Where did she see the name Crystal? Well, we have the Krystal Hamburger chain here in Tennessee, she laughs, so I am sure that is where she saw it. They loved the name, and it obviously stuck out to her, but she always said it was chosen because the name was bright and shiny.
And Gail is my middle name, but we changed it to Gayle because of the Y in Crystal. So that is what you look at, because it is artistic that way.
Does anybody call you Brenda today, perhaps? Oh, every now and then by family members. Or I will be somewhere in a store and someone will call out Brenda and I will answer, she again laughs.
Your latest album, You Don’t Know Me was released last year and featured a musical direction back toward classic country music, away from your uptown sound, so to speak. Did this come to be for you, personally, to reacquaint yourself with your roots, or simply because you felt some of your newer fans did not know this earlier era of yours, perhaps? Well, yeah, there is something in that, because when I started the project it was mainly to have my son, who I was in the studio working with, hear the songs that I grew up singing.
The type of country music that he was not familiar with I wanted him to feel that, to hear it and just to be a part of that. And then I was playing it to a few people and they said you have got to release this and you have probably got enough songs for a second album too, she laughs.
It was just so much fun and it came together like a little autobiography of my growing up with music. They were songs that I would sing as a child. Ribbon of Darkness was a Marty Robbins song, and was the very first song that I sang on the Grand Ole Opry, when I was 17 or so.
When you look back I also opened for Jack Greene, and I still love singing his My Love is Everything, but when I opened for him back then I could not sing it, you know, she laughs.
I also saw Jim Reeves, before he passed away. I was a young girl, but I remember him at the Opry, because I was there roaming the Opry, she laughs again.
Roaming the Opry?! Yeah, I would roam around the backstage of the Opry with Ernest Tubbs daughter Karen. Loretta and Ernest had kids together, and they also recorded, so when he was there with his family, Karen and I would go into places backstage that I am sure they did not want us to ... as kids do, she laughs.
On that album is the track Put It Off Until Tomorrow that features you singing with your sisters, Loretta Lynn and Peggy Sue. So was that the very first time you three had come together to record, perhaps? It was the first time we had ever been in the studio recording together. We had talked about for many, many moons and it just never happened.

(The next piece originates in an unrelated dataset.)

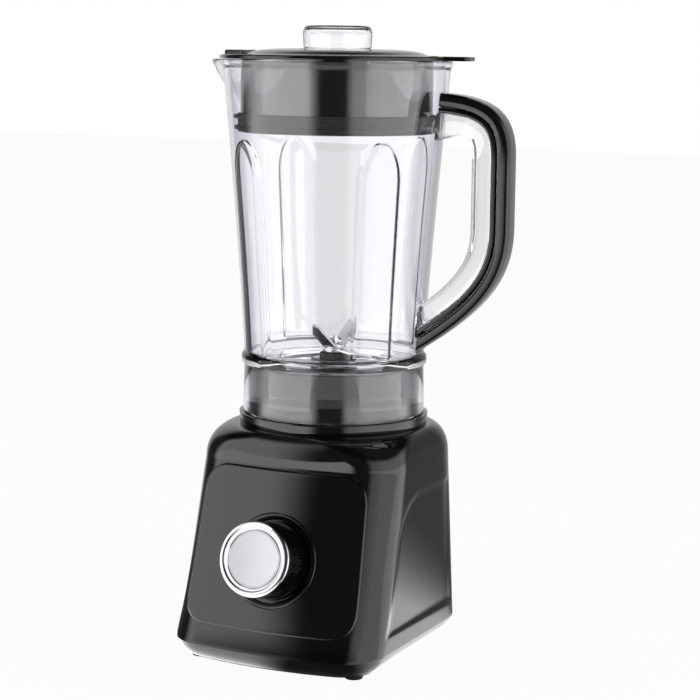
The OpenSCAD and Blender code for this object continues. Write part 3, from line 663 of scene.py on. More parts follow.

We had got together, we would rehearse, but it just did not come to be. We did some shows on the road together and always had fun, and I asked Loretta and then picked this song.
Because it was a song we had already done on the road. So I knew she knew it and so did Peggy, and she was just so gracious to come in and sing on it.
What can you tell me about what went on behind-the-scenes of that recording session? Well, Loretta does not like headphones so she sings it with the speaker and it just worked as she sang it great.
Peggy actually came in later and I was in there with Loretta and we did sing together some, but to make the track beat, the part of it that I know nothing about, I would tell her to sing certain parts by herself.
Your new tour kicks off in Georgia on March 21st, 2020 and runs through to Waco, TX on October 17th, 2020, so what can fans look forward to experiencing on this tour when they come to see you? Well, of course you have to do songs that they know, a few that they hopefully remember, and then you do the new songs from the album.
You know, we have fun and I have always said that is the most important part. You are there to lift people we do not talk about politics or anything going on in the world, even though we could, she laughs. But we just do not do that. They are there to forget that, you know. They are there to just have fun so that is what we do.
Is there a storytelling aspect to the show for some of the songs? We do some of that, we do a little comedy, we do a little of everything! I am not the comedian, because I always spoil the joke before it is finished, she laughs. I am that type of person, but my sister, Peggy Sue actually travels with me and she is such a great comedian. She should have had her own comedy CD. I have been telling her to do that for years!
Given that you mentioned you recorded a lot of extra tracks for your last album, are there plans for a new album to come out this year? I think I am going to have another album come out, but I have been recording different styles and there is just so many directions you can take. Even if we just put it out digitally, streaming is a new option. We can just do things that we want now.
Also, I have some of my catalogue that is going to be coming out as well, that has not been on the streaming platforms ever before. They are albums that I own that were never put out there and never thought about before, she gently laughs. And so it is time for the people who like to do that to hear the songs streaming for the first time.
So, is there anything else you would like to add as we bring this interview to a close, perhaps? We love the music business, and yeah, country music is changing, but there is room for it all.
We do not want to forget what country music is all about, but we also embrace what is going on now. When people love country it is always a good thing.
And Nashville is growing so much that people are now moving here constantly, so much so it is like Wait a minute! What happened to this smaller town? she laughs. But that is what happens, the secret got out about Nashville being such a great place.
Lastly, and we ask this of every celebrity we interview, as we are putting together a children’s book for the Alzheimer’s Association about penguins, did you yourself ever have any run in’s with penguins growing up, perhaps? When I look back, and I hate to say no, but there was more of the rabbits and cats and the dogs. Actually, cats were a big part of my growing up. I love cats.
Was there one cat that you still today fondly think of? Oh my, Rooney. Yeah, Rooney was THE cat, she heartily laughs, one last time.